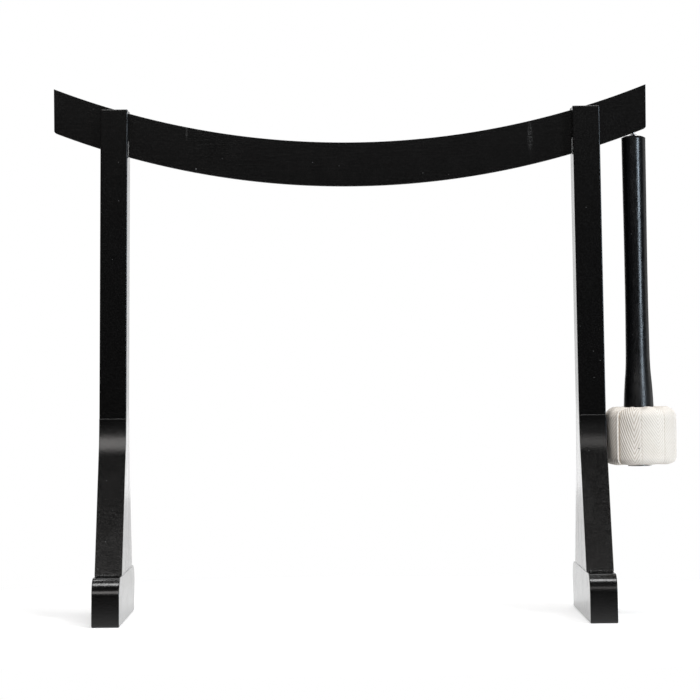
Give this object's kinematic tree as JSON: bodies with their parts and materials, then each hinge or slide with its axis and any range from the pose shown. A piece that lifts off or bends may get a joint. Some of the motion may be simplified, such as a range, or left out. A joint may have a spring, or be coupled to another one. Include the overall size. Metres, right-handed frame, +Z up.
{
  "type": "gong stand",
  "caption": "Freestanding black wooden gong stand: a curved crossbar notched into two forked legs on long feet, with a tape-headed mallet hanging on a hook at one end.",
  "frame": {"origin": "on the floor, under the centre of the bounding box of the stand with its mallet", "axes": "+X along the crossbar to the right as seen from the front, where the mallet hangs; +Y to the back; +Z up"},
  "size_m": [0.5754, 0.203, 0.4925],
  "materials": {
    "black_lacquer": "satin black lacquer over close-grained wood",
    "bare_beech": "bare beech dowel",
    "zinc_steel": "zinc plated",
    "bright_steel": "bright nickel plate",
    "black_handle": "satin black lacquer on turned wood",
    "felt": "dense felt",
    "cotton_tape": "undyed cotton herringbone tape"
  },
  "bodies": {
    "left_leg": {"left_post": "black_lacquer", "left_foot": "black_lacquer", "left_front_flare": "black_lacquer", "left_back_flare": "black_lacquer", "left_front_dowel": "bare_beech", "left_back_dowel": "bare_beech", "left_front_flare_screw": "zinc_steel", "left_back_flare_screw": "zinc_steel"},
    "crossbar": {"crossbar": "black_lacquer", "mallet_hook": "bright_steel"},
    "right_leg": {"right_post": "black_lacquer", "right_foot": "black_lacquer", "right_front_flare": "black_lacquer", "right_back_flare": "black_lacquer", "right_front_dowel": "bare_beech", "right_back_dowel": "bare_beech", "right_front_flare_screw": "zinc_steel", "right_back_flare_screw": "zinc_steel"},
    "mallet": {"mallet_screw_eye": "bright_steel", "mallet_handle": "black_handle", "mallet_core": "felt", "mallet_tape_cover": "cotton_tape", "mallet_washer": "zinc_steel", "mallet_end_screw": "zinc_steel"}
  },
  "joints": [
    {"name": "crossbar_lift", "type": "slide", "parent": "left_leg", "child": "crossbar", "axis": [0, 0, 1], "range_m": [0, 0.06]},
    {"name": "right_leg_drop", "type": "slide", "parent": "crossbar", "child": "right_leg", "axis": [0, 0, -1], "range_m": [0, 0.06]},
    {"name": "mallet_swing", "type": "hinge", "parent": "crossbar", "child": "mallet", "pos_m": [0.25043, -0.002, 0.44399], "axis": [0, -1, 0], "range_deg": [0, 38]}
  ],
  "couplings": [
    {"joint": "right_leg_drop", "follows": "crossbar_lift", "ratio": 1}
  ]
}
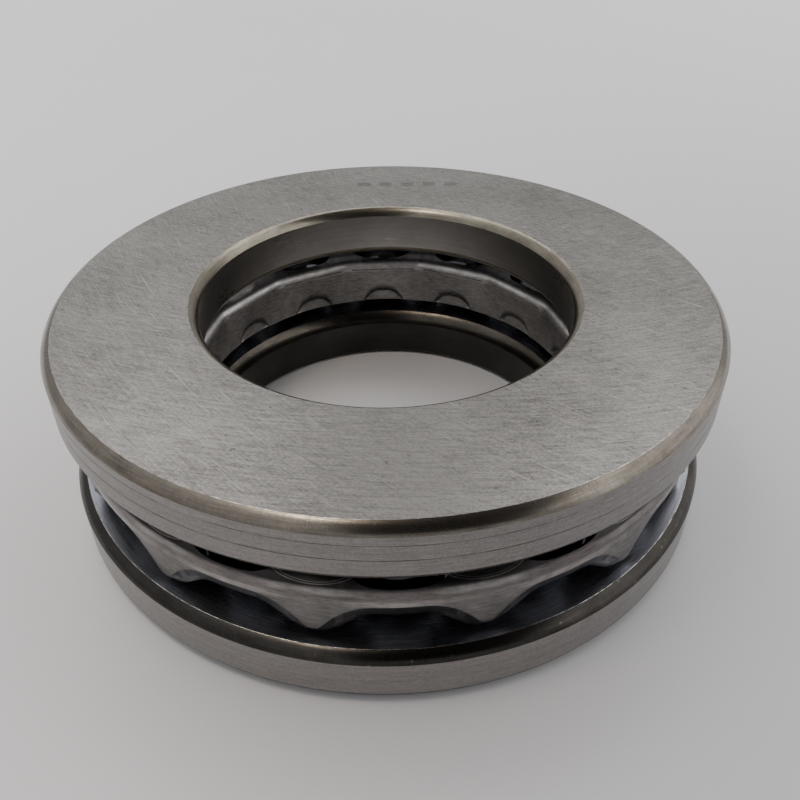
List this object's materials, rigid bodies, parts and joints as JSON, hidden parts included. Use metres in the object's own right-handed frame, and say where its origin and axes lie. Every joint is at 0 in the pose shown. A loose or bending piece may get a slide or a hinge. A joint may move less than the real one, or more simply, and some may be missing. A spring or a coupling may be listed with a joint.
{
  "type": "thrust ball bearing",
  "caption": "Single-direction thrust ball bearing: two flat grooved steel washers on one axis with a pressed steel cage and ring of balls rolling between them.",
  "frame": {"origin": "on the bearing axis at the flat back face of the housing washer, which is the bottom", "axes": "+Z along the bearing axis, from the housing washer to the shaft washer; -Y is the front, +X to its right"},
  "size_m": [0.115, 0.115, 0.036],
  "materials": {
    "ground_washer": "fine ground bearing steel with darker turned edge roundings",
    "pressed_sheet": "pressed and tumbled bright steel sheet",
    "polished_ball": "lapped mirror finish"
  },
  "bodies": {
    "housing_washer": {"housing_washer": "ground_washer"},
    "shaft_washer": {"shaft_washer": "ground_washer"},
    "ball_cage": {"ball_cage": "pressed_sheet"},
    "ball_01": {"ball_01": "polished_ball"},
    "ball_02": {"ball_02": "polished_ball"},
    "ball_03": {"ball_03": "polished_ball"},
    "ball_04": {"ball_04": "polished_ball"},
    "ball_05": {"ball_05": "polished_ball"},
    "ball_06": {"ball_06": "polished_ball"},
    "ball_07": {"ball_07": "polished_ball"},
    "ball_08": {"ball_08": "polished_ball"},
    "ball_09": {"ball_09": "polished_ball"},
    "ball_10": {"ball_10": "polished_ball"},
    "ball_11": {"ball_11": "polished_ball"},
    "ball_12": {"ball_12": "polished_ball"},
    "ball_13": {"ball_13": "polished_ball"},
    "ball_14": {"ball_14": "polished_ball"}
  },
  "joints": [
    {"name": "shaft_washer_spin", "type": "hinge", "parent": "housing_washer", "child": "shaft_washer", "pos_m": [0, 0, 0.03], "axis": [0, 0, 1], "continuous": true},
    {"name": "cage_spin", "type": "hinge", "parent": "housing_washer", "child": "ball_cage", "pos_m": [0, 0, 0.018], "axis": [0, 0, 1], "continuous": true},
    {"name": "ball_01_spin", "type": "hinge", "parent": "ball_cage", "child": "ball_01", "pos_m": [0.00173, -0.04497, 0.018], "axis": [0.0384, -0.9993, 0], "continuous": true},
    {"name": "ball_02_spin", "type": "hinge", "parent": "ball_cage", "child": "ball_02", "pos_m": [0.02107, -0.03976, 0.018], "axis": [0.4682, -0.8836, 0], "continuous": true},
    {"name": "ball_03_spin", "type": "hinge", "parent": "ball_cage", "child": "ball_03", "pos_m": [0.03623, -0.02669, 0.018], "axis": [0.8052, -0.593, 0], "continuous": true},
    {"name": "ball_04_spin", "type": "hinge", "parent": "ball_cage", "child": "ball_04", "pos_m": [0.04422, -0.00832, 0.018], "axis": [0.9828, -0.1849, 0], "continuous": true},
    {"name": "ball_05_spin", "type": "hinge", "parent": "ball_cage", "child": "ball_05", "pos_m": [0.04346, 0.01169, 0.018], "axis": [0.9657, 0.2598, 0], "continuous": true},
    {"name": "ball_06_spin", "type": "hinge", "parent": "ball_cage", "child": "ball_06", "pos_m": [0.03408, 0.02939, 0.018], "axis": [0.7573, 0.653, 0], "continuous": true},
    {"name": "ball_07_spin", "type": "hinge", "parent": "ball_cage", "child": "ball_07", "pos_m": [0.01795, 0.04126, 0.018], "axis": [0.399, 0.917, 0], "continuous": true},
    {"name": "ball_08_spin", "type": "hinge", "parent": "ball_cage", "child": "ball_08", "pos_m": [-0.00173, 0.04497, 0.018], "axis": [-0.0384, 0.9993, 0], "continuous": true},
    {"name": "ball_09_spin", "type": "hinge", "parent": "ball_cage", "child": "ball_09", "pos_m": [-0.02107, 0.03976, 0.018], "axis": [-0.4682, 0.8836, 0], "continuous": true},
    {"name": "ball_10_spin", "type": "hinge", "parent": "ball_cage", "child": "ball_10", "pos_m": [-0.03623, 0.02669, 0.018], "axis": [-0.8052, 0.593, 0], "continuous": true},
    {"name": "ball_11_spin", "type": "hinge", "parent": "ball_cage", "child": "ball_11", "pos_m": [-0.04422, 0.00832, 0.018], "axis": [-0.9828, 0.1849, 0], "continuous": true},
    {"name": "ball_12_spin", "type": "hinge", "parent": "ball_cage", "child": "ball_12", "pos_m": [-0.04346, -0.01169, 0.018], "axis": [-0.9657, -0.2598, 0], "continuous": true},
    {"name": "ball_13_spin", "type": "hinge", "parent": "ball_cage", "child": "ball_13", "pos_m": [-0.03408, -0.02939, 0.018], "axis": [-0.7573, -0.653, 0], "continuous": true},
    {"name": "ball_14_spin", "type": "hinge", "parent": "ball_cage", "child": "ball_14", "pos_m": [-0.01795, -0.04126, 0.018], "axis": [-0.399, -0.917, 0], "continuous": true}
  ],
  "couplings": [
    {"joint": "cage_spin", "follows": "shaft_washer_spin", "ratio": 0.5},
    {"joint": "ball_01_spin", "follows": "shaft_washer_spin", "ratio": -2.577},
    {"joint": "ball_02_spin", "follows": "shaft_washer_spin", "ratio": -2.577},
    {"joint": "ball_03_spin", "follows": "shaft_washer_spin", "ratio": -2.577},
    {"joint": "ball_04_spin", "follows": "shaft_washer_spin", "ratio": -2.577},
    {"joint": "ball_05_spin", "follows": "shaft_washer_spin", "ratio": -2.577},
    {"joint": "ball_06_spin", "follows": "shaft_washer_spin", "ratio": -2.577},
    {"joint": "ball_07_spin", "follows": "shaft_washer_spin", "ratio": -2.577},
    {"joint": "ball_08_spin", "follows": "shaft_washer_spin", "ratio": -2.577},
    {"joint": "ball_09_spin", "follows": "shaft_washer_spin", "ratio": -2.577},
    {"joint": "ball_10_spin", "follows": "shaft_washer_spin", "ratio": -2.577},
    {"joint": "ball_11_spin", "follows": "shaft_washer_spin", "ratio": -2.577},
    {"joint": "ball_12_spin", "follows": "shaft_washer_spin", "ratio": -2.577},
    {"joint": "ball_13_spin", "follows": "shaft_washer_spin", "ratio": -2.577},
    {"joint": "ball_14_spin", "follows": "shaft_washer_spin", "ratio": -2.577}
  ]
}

*-*-*

Your task is to gather all lines from the entries above that hold the word "materials".

Give this object's kinematic tree as JSON: bodies with their parts and materials, then each hinge or slide with its axis and any range from the pose shown. A piece that lifts off or bends may get a joint. Some of the motion may be simplified, such as a range, or left out. A joint may have a spring, or be coupled to another one. Include the overall size. Metres, right-handed frame, +Z up.
  "materials": {
List this object's materials, rigid bodies, parts and joints as JSON, hidden parts included. Use metres in the object's own right-handed frame, and say where its origin and axes lie. Every joint is at 0 in the pose shown. A loose or bending piece may get a slide or a hinge. A joint may move less than the real one, or more simply, and some may be missing. A spring or a coupling may be listed with a joint.
  "materials": {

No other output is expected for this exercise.